The reason for the close down between 26 December 2021 and 7 January 2022, was clearly outlined in Ms Alag’s email of 3 December 2021, as being because “EMB has a shutdown period due to reduced work, based on this work reduction and lack of available supervision this means that Apprentices will need to take leave”.
The actual purpose of the close down was not for the purpose of annual leave, but due to reduced work and the consequential lack of supervision. Annual leave was the consequence of the shut down, but not the purpose. Accordingly, the close down between 26 December 2021 and 7 January 2022, was not authorised by clause 28.1(g), as that close down was not for the purpose of annual leave.

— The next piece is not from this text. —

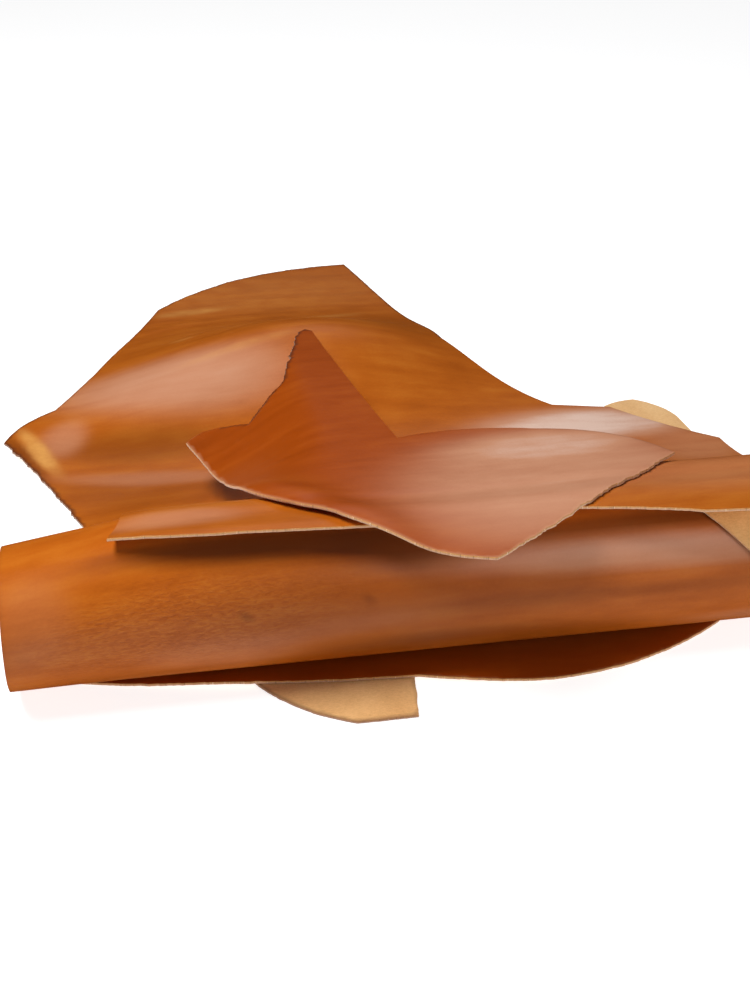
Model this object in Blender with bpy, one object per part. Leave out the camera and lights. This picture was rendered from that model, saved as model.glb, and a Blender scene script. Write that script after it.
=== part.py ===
"""Oil wax leather: one rolled piece with a big sheet draped over it and four cut pieces round it.

Metres, +Z up. The roll lies along X and the big sheet runs down behind it, towards +Y. The origin
is below the roll's axis, on the flat underside of the lowest piece, where the heap rests.

Every sheet is a flat cut pattern. Its first measure, x, runs along the roll. Its second, run, is
the way along the leather from the crest of the roll: minus in front of the crest, plus behind it.
"""

import math

import bpy
from mathutils import Vector
from mathutils.geometry import delaunay_2d_cdt

MM = 0.001

# Leather
THICK = 2.0 * MM
GAP = 0.45 * MM
LAYER = THICK + GAP
DENSE_EDGE = 8.0 * MM

# Roll: a wound piece, its outer end low at the back
ROLL_R = 46.0 * MM
ROLL_TURNS = 4
ROLL_SEGMENTS = 44
LAP_ANGLE = math.radians(100.0)
LAP_EASE = math.radians(90.0)
AXIS_Z = 2.0 * LAYER + ROLL_R

# Roll sections: x, how far the top has sagged (mm)
ROLL_SECTIONS = (
    (-221.0, 14.8),
    (-200.0, 11.0),
    (-176.0, 6.8),
    (-160.0, 3.4),
    (-142.0, 1.2),
    (-115.0, 0.0),
    (20.0, 0.0),
    (160.0, 0.0),
    (300.0, 0.0),
)

# Fall of the leather behind the roll: x (mm), leaving angle (degrees), radius into the floor (mm)
FALLS = (
    (-190.0, 41.0, 200.0),
    (-120.0, 33.0, 255.0),
    (-40.0, 29.0, 330.0),
    (120.0, 30.0, 300.0),
    (260.0, 35.0, 220.0),
)
SHEET_SAG_SHARE = 0.85

# In front of the crest: the loose sheets stand off like a brim, and the side offcut wraps the roll
BRIM_LIFT, BRIM_REACH = 5.0 * MM, 30.0 * MM
WRAP_R = 48.5 * MM

# Swells of the big sheet where it lies behind the roll: x, y, half length, half width in front of
# the ridge and behind it, height (mm)
SWELLS = (
    (-5.0, 382.0, 140.0, 82.0, 92.0, 49.0),
    (-150.0, 318.0, 75.0, 34.0, 60.0, 10.0),
    (-235.0, 300.0, 40.0, 60.0, 60.0, 4.0),
)

# Left side of the side offcut, which lifts the sheets above it: x at the crest, lean, fade width
SIDE_EDGE_X = 160.0 * MM
SIDE_EDGE_LEAN = 0.17
SIDE_MARGIN = 5.0 * MM
SIDE_FADE = 120.0 * MM

# Top offcut: nearly straight behind the crest, with its left wing and its tongue bent down
TOP_FALL = (7.2, 20.0)
WING_START_X, WING_WIDTH = -20.0 * MM, 90.0 * MM
WING_LENGTH = 150.0 * MM
WING_DROP = 36.0 * MM
TONGUE_START, TONGUE_LENGTH = 230.0 * MM, 140.0 * MM
TONGUE_DROP = 2.0 * MM

# Lower offcut: lifted where it crosses the base offcut, settling to the floor on both sides
LIFT_LEFT, LIFT_RIGHT, LIFT_FADE = -96.0 * MM, 20.0 * MM, 70.0 * MM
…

(iv)Conclusion - Question 1
The Respondent could not direct apprentices to take annual leave from 26 December 2021 to 7 January 2022, because the Respondent failed to:
(a)Provide a roster incorporating the direction on or by 1 September 2021;
(b)Apply the rostering parameters in clause 141 to infrastructure maintenance workers; and/or
(c)Consult at a local level with its employees about the direction for the purpose of clause 7.3, clause 27.5(b), 141.3(e), and Schedule 5E, clause 2 of the Agreement.
(iv)Conclusion - Question 2
The Respondent was required to provide the following periods of notice to employees when issuing a direction to take leave under clause 28.1(g) of the Agreement:
(a)On or before 1 September, for all apprentices, in the form of an annual leave roster; and
(b)No less than 35 days for apprentices covered by Section 5 of the Agreement.[8]
DEPUTY PRESIDENT
Appearances:
Mr P Boncardo, counsel for the Applicant.
Mr M Mead, solicitor for the Respondent.
Hearing details:
2022
May 11
Sydney (via videoconference).
[1] Transcript PN 387 to 398.
[2] [2017] FWCFB 3005 (Berri).
[3] Construction, Forestry, Mining and Energy Union v Linfox Transport (Australia) Pty Limited, Print Q2603, at [30].
[4] See for example, clause 50(a), 50(b), 63.2, 64.4, and Schedule 2A in Section 2 of the Agreement.
[5] Clause 32.1 of the Agreement.
[6] See for example, clause 50(a), 50(b), 52.6, 59 and 65 of the Agreement.
[7] [2020] FCA 1173 at [126] to [128].
[8] See Clause 2 of Schedule 5E of the Agreement.